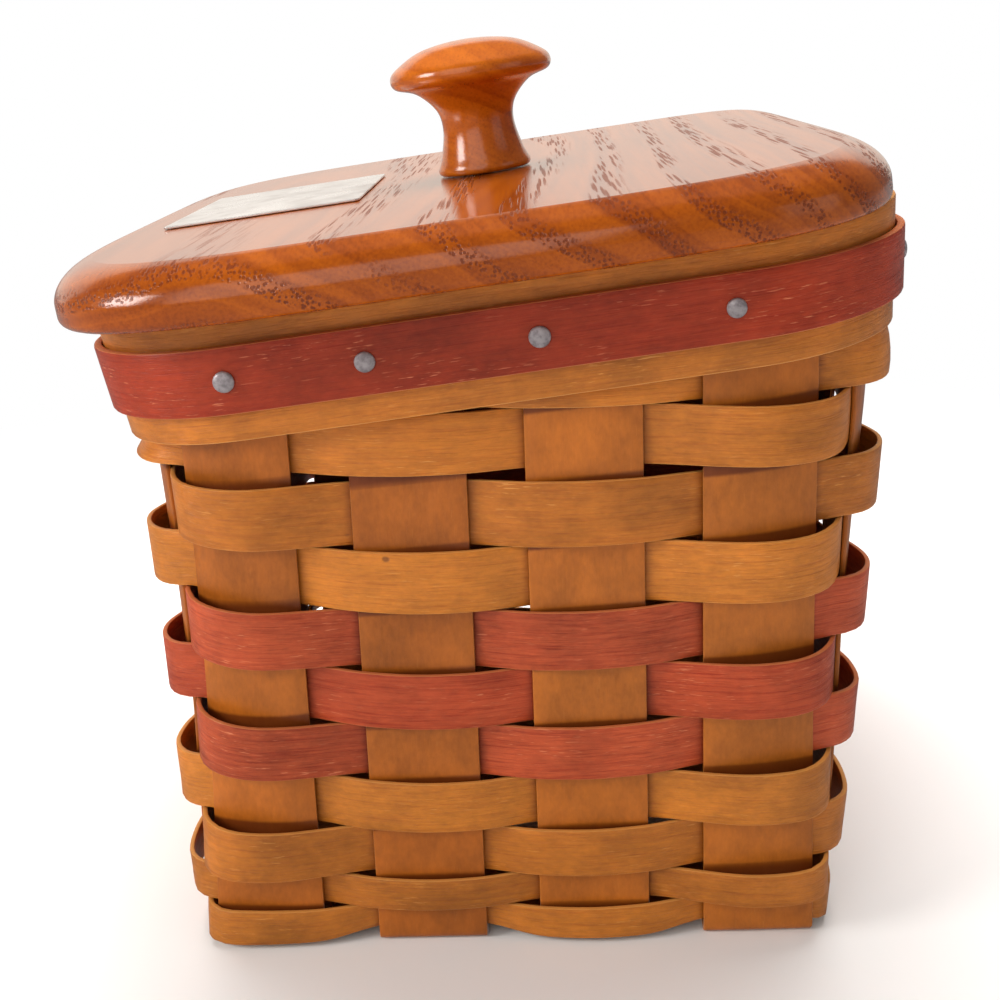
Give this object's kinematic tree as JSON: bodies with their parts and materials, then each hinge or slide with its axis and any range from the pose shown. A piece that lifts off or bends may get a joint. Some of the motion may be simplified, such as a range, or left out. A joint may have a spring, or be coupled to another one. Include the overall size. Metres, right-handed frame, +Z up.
{
  "type": "lidded basket",
  "caption": "Woven splint basket with a sloping rim, rose bands and a lift-off oak lid with a turned knob.",
  "frame": {"origin": "on the surface the basket stands on, under the middle of the whole outline seen from above", "axes": "+Z up; +X towards the rim's high end; +Y towards the back, so the lid board's grain runs along Y"},
  "size_m": [0.1702, 0.19, 0.1806],
  "materials": {
    "maple_splint": "honey-stained maple splints, satin lacquer",
    "rose_splint": "rose-dyed maple splints, satin, grain showing through",
    "oak": "orange-brown stained oak, glossy clear lacquer, open pores",
    "tack_metal": "dull grey tack heads",
    "screw_steel": "plain zinc-plated steel",
    "plate_metal": "satin bare metal plate"
  },
  "bodies": {
    "basket": {"weaver_01": "maple_splint", "weaver_02": "maple_splint", "weaver_03": "maple_splint", "weaver_04": "maple_splint", "weaver_05": "rose_splint", "weaver_06": "rose_splint", "weaver_07": "rose_splint", "weaver_08": "maple_splint", "weaver_09": "maple_splint", "weaver_10": "maple_splint", "weaver_11": "maple_splint", "long_splint_1": "maple_splint", "long_splint_2": "maple_splint", "long_splint_3": "maple_splint", "long_splint_4": "maple_splint", "cross_splint_1": "maple_splint", "cross_splint_2": "maple_splint", "cross_splint_3": "maple_splint", "cross_splint_4": "maple_splint", "rim_inner_band": "maple_splint", "rim_outer_band": "maple_splint", "trim_band": "rose_splint", "tack_front_1": "tack_metal", "tack_front_2": "tack_metal", "tack_front_3": "tack_metal", "tack_front_4": "tack_metal", "tack_right_1": "tack_metal", "tack_right_2": "tack_metal", "tack_right_3": "tack_metal", "tack_right_4": "tack_metal", "tack_back_1": "tack_metal", "tack_back_2": "tack_metal", "tack_back_3": "tack_metal", "tack_back_4": "tack_metal", "tack_left_1": "tack_metal", "tack_left_2": "tack_metal", "tack_left_3": "tack_metal", "tack_left_4": "tack_metal"},
    "lid": {"lid_board": "oak", "lid_knob": "oak", "knob_screw": "screw_steel", "tag_plate": "plate_metal", "lid_cleat_front": "oak", "lid_cleat_back": "oak", "cleat_screw_1": "screw_steel", "cleat_screw_2": "screw_steel", "cleat_screw_3": "screw_steel", "cleat_screw_4": "screw_steel"}
  },
  "joints": [
    {"name": "lid_lift", "type": "slide", "parent": "basket", "child": "lid", "axis": [-0.1132, 0, 0.9936], "range_m": [0, 0.06]}
  ]
}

-- -- --

■ What the task requires
Give every line of the material again, exactly as it reads.

■ Task response
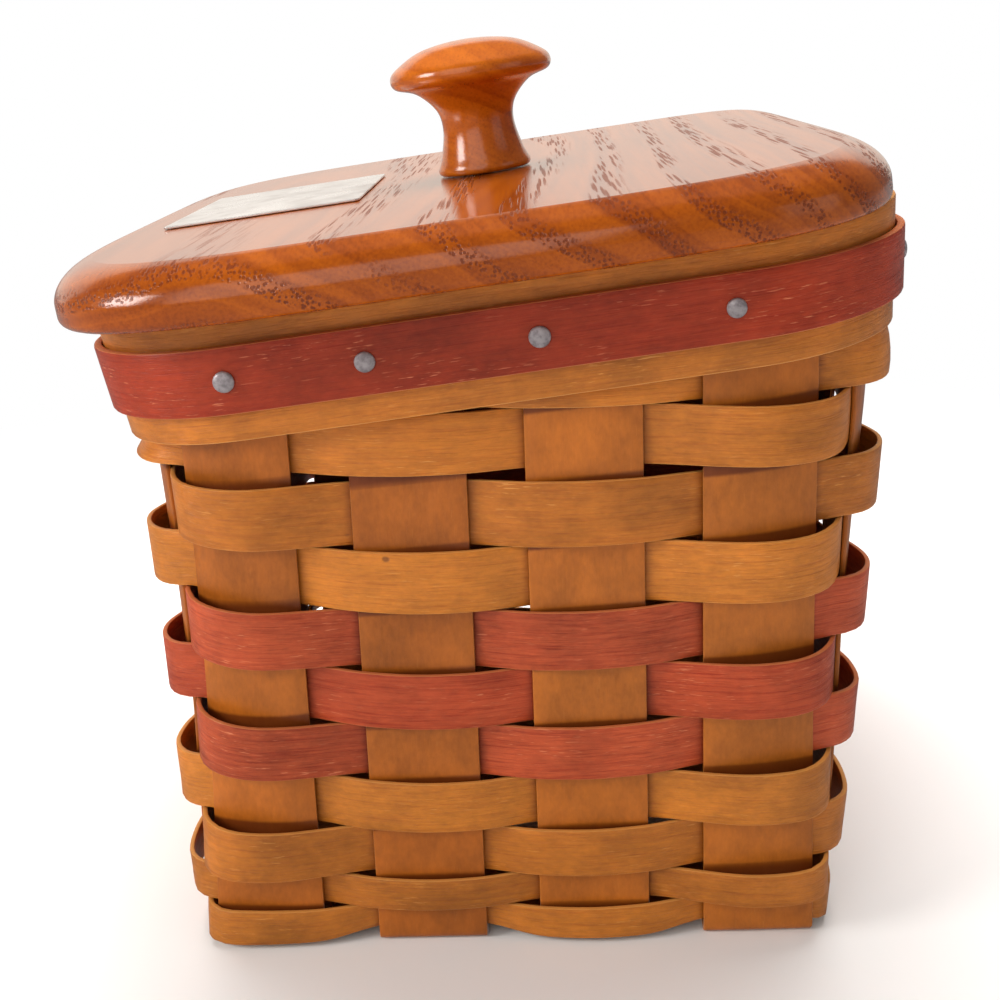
Give this object's kinematic tree as JSON: bodies with their parts and materials, then each hinge or slide with its axis and any range from the pose shown. A piece that lifts off or bends may get a joint. Some of the motion may be simplified, such as a range, or left out. A joint may have a spring, or be coupled to another one. Include the overall size. Metres, right-handed frame, +Z up.
{
  "type": "lidded basket",
  "caption": "Woven splint basket with a sloping rim, rose bands and a lift-off oak lid with a turned knob.",
  "frame": {"origin": "on the surface the basket stands on, under the middle of the whole outline seen from above", "axes": "+Z up; +X towards the rim's high end; +Y towards the back, so the lid board's grain runs along Y"},
  "size_m": [0.1702, 0.19, 0.1806],
  "materials": {
    "maple_splint": "honey-stained maple splints, satin lacquer",
    "rose_splint": "rose-dyed maple splints, satin, grain showing through",
    "oak": "orange-brown stained oak, glossy clear lacquer, open pores",
    "tack_metal": "dull grey tack heads",
    "screw_steel": "plain zinc-plated steel",
    "plate_metal": "satin bare metal plate"
  },
  "bodies": {
    "basket": {"weaver_01": "maple_splint", "weaver_02": "maple_splint", "weaver_03": "maple_splint", "weaver_04": "maple_splint", "weaver_05": "rose_splint", "weaver_06": "rose_splint", "weaver_07": "rose_splint", "weaver_08": "maple_splint", "weaver_09": "maple_splint", "weaver_10": "maple_splint", "weaver_11": "maple_splint", "long_splint_1": "maple_splint", "long_splint_2": "maple_splint", "long_splint_3": "maple_splint", "long_splint_4": "maple_splint", "cross_splint_1": "maple_splint", "cross_splint_2": "maple_splint", "cross_splint_3": "maple_splint", "cross_splint_4": "maple_splint", "rim_inner_band": "maple_splint", "rim_outer_band": "maple_splint", "trim_band": "rose_splint", "tack_front_1": "tack_metal", "tack_front_2": "tack_metal", "tack_front_3": "tack_metal", "tack_front_4": "tack_metal", "tack_right_1": "tack_metal", "tack_right_2": "tack_metal", "tack_right_3": "tack_metal", "tack_right_4": "tack_metal", "tack_back_1": "tack_metal", "tack_back_2": "tack_metal", "tack_back_3": "tack_metal", "tack_back_4": "tack_metal", "tack_left_1": "tack_metal", "tack_left_2": "tack_metal", "tack_left_3": "tack_metal", "tack_left_4": "tack_metal"},
    "lid": {"lid_board": "oak", "lid_knob": "oak", "knob_screw": "screw_steel", "tag_plate": "plate_metal", "lid_cleat_front": "oak", "lid_cleat_back": "oak", "cleat_screw_1": "screw_steel", "cleat_screw_2": "screw_steel", "cleat_screw_3": "screw_steel", "cleat_screw_4": "screw_steel"}
  },
  "joints": [
    {"name": "lid_lift", "type": "slide", "parent": "basket", "child": "lid", "axis": [-0.1132, 0, 0.9936], "range_m": [0, 0.06]}
  ]
}